'''

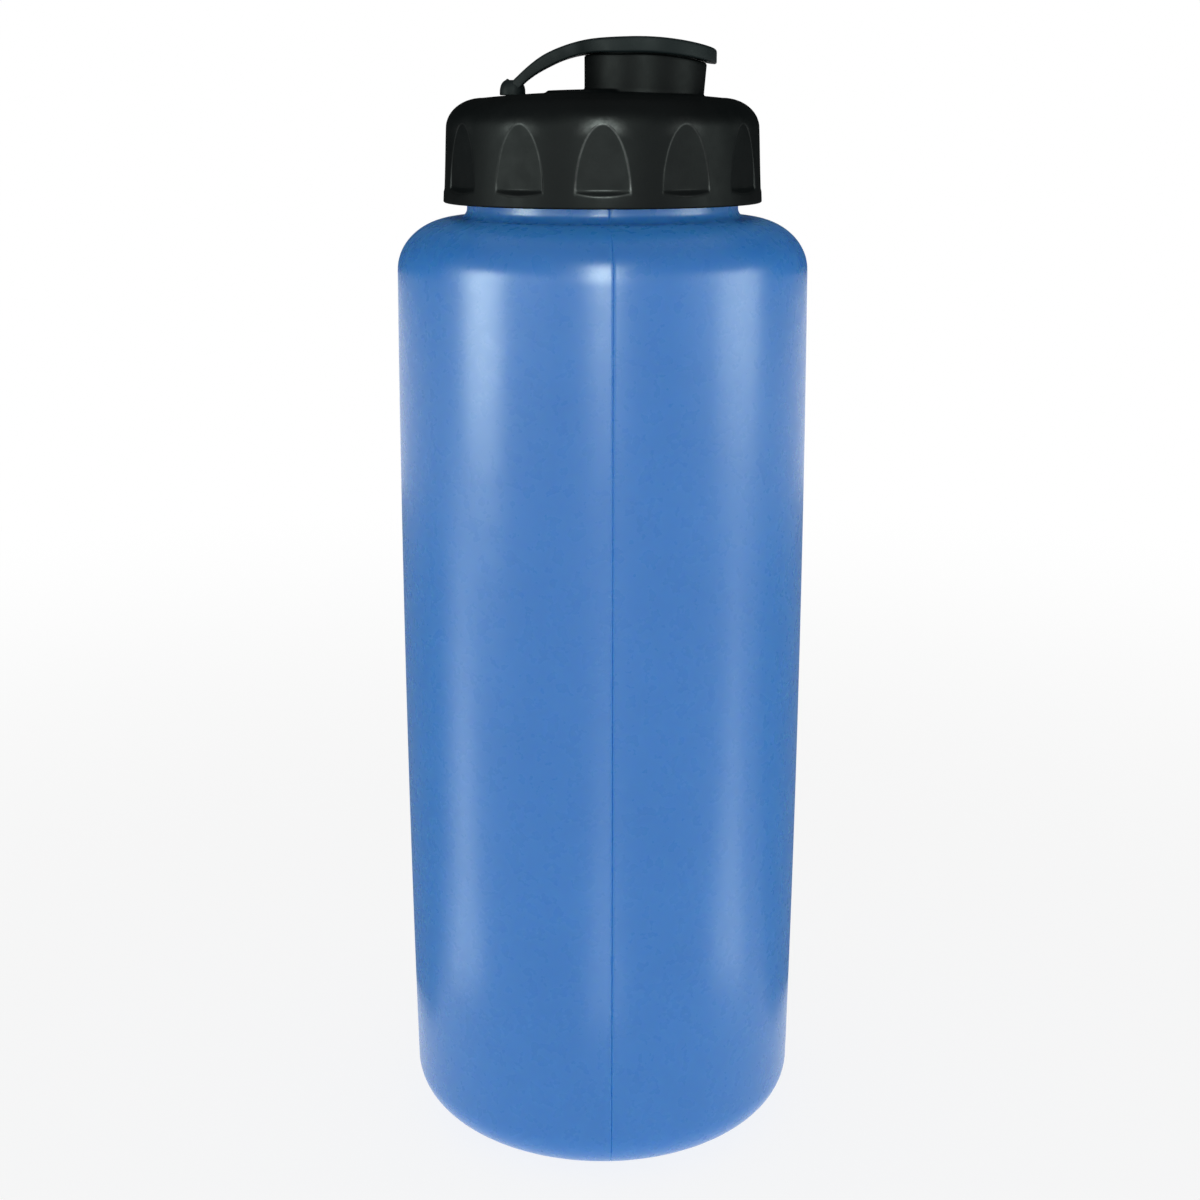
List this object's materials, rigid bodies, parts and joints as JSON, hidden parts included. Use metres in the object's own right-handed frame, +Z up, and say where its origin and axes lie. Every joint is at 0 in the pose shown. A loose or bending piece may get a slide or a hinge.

'''
'''

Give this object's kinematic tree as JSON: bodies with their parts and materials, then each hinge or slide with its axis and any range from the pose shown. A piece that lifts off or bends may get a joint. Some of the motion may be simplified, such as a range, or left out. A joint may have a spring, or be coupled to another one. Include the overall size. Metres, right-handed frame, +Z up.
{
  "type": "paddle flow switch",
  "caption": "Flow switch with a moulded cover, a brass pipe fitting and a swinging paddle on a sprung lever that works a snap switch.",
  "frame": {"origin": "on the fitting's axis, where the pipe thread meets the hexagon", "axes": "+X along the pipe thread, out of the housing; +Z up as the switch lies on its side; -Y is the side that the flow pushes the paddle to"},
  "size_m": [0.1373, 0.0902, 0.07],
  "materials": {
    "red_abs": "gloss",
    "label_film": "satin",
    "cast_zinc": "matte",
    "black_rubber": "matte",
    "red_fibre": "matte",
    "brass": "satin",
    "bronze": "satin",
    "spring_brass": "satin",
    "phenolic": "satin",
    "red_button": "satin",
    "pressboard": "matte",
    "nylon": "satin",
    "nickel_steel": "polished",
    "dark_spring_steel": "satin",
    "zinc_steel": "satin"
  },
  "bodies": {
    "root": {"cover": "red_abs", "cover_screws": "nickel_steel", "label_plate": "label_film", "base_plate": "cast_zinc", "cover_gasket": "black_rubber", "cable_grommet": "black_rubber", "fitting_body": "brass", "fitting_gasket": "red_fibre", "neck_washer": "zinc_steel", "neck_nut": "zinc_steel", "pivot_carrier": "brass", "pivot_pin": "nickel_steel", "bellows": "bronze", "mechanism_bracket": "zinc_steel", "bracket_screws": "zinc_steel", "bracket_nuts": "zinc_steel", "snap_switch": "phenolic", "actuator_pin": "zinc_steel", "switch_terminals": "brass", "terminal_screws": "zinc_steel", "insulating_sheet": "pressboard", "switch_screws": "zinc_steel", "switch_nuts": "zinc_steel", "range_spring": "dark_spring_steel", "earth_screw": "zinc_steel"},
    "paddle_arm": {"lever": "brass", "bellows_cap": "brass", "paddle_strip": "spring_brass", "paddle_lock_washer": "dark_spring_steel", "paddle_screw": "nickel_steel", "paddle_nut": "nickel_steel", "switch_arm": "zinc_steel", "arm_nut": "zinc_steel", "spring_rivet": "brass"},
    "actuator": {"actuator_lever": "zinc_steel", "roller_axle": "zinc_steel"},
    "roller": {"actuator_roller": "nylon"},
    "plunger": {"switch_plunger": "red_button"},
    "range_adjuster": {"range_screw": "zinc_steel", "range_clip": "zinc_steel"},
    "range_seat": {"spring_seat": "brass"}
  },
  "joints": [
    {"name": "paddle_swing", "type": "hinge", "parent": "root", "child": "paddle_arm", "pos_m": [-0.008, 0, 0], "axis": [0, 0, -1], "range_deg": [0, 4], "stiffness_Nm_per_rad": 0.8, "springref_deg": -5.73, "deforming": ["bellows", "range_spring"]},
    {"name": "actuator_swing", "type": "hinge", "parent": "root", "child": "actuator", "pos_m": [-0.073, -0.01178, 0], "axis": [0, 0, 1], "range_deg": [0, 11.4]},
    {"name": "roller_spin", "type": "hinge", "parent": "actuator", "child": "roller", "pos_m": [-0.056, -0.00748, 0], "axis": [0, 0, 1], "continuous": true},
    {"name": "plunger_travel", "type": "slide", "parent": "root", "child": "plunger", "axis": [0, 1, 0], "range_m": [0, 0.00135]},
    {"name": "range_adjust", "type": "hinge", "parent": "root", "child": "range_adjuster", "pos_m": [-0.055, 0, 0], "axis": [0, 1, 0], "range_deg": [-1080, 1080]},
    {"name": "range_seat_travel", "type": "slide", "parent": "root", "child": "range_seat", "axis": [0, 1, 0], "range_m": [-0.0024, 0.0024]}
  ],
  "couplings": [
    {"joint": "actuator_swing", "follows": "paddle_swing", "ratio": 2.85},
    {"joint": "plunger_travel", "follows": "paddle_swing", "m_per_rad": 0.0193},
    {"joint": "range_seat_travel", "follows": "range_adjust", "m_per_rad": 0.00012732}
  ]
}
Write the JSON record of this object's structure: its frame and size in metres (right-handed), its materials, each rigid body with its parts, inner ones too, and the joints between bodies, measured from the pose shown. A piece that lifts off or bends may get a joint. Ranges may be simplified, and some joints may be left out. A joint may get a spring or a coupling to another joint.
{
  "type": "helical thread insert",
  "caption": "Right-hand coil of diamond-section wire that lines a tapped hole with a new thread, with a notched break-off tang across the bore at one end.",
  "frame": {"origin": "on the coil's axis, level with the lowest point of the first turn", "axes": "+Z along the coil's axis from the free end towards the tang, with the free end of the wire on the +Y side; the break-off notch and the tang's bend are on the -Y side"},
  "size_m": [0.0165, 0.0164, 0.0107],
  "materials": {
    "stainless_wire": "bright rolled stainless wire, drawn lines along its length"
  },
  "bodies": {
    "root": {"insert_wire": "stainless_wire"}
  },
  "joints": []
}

'''

== What the task asks ==
Looking at the records above, tally the lines holding "slide" and reply with that number only.

== Task solution ==
4